• TASK TO CARRY OUT: Return verbatim everything from the first line through the line that contains "return node", and stop there.

• MATERIAL:
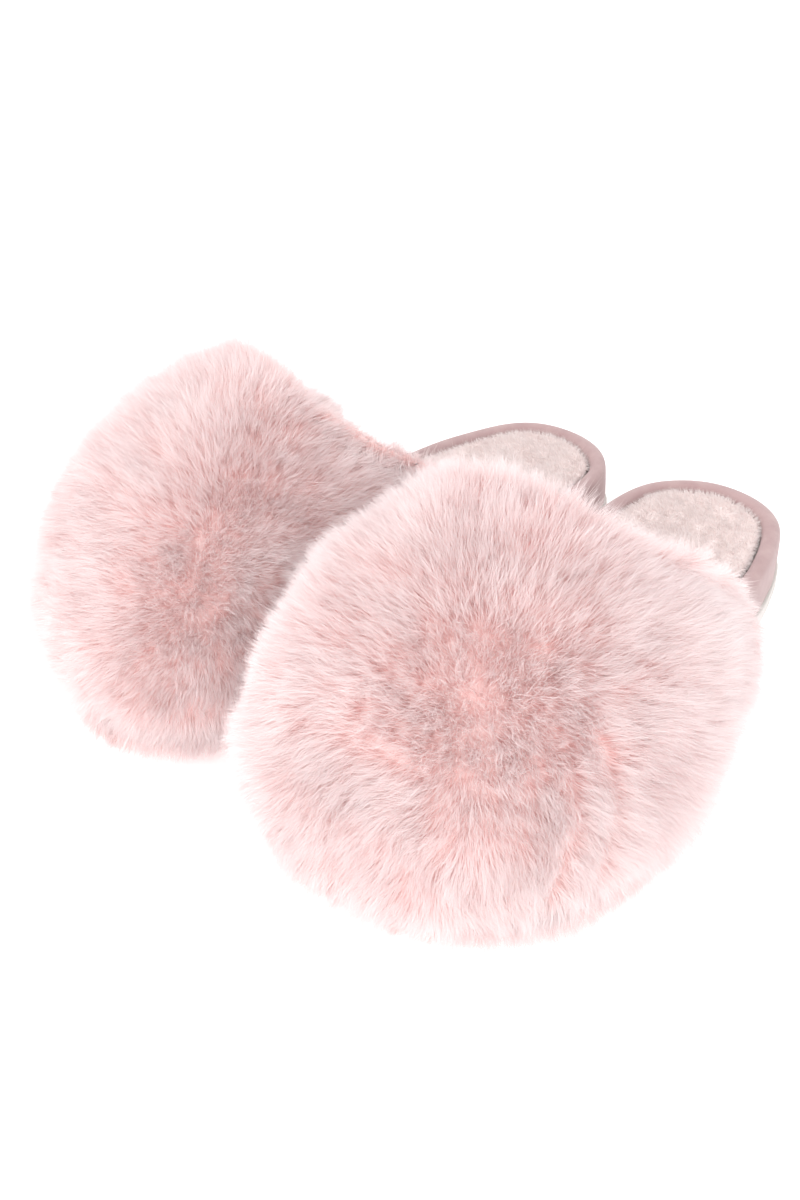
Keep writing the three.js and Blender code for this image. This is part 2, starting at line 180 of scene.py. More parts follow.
# %% [markdown]
# Every finish is a small tree of nodes. What several finishes share is a node group with named
# sockets: a soft mottle that moves a colour between two tones, as dye and handling do, and the
# fine crossed threads of a woven or knitted cloth.

# %% Helpers for materials
GRAIN_HEIGHT = 0.4 * MM

def add_node(tree, kind, **values):
    """A new node with some of its settings."""
    node = tree.nodes.new(kind)
    for name, value in values.items():
        setattr(node, name, value)
    return node

def group_sockets(group, inputs, outputs):
    """Names a node group's inputs, with their first values, and its outputs."""
    for name, kind, value in inputs:
        socket = group.interface.new_socket(name=name, in_out="INPUT", socket_type=kind)
        socket.default_value = value
    for name, kind in outputs:
        group.interface.new_socket(name=name, in_out="OUTPUT", socket_type=kind)

def mottle_group():
    """Two tones mixed by soft noise at a given scale."""
    group = bpy.data.node_groups.new("soft_mottle", "ShaderNodeTree")
    group_sockets(
        group,
        [
            ("Vector", "NodeSocketVector", (0, 0, 0)),
            ("Dark", "NodeSocketColor", (0.5, 0.5, 0.5, 1)),
            ("Light", "NodeSocketColor", (0.8, 0.8, 0.8, 1)),
            ("Scale", "NodeSocketFloat", 100),
        ],
        [("Color", "NodeSocketColor")],
    )
    start = add_node(group, "NodeGroupInput")
    end = add_node(group, "NodeGroupOutput")
    noise = add_node(group, "ShaderNodeTexNoise")
    noise.inputs["Detail"].default_value = 6
    noise.inputs["Roughness"].default_value = 0.6
    mask = add_node(group, "ShaderNodeMapRange")
    mask.inputs["From Min"].default_value = 0.3
    mask.inputs["From Max"].default_value = 0.7
    mix = add_node(group, "ShaderNodeMix", data_type="RGBA")
    link = group.links.new
    link(start.outputs["Vector"], noise.inputs["Vector"])
    link(start.outputs["Scale"], noise.inputs["Scale"])
    link(noise.outputs["Fac"], mask.inputs["Value"])
    link(mask.outputs["Result"], mix.inputs["Factor"])
    link(start.outputs["Dark"], mix.inputs[6])
    link(start.outputs["Light"], mix.inputs[7])
    link(mix.outputs[2], end.inputs["Color"])
    return group

MOTTLE = mottle_group()

def weave_group():
    """The height of a plain weave: two sets of crossed threads."""
    group = bpy.data.node_groups.new("plain_weave", "ShaderNodeTree")
    group_sockets(
        group,
        [("Vector", "NodeSocketVector", (0, 0, 0)), ("Threads", "NodeSocketFloat", 1000)],
        [("Height", "NodeSocketFloat")],
    )
    start = add_node(group, "NodeGroupInput")
    end = add_node(group, "NodeGroupOutput")
    link = group.links.new
    waves = []
    for direction in ("X", "Y"):
        wave = add_node(group, "ShaderNodeTexWave", bands_direction=direction)
        wave.inputs["Distortion"].default_value = 0.6
        wave.inputs["Detail"].default_value = 1
        link(start.outputs["Vector"], wave.inputs["Vector"])
        link(start.outputs["Threads"], wave.inputs["Scale"])
        waves.append(wave)
    crossed = add_node(group, "ShaderNodeMath", operation="MULTIPLY")
    link(waves[0].outputs["Fac"], crossed.inputs[0])
    link(waves[1].outputs["Fac"], crossed.inputs[1])
    link(crossed.outputs["Value"], end.inputs["Height"])
    return group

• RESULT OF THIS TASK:
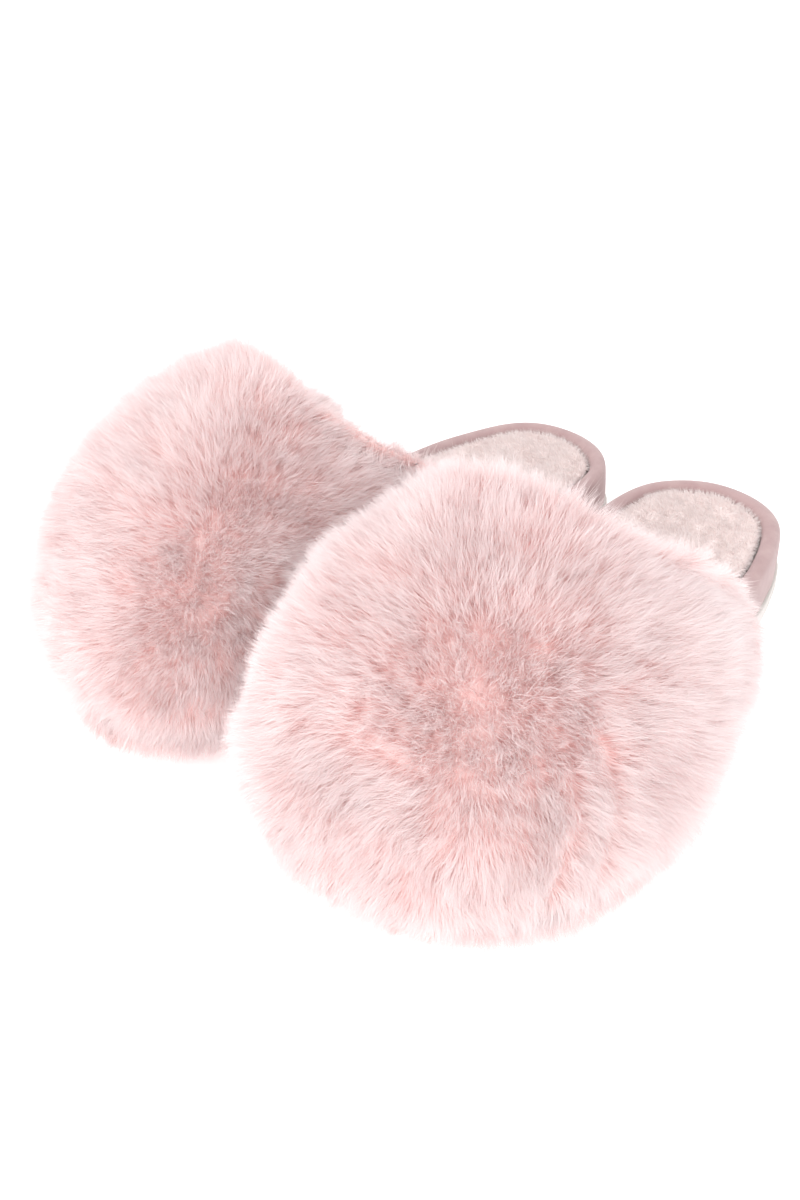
Keep writing the three.js and Blender code for this image. This is part 2, starting at line 180 of scene.py. More parts follow.
# %% [markdown]
# Every finish is a small tree of nodes. What several finishes share is a node group with named
# sockets: a soft mottle that moves a colour between two tones, as dye and handling do, and the
# fine crossed threads of a woven or knitted cloth.

# %% Helpers for materials
GRAIN_HEIGHT = 0.4 * MM

def add_node(tree, kind, **values):
    """A new node with some of its settings."""
    node = tree.nodes.new(kind)
    for name, value in values.items():
        setattr(node, name, value)
    return node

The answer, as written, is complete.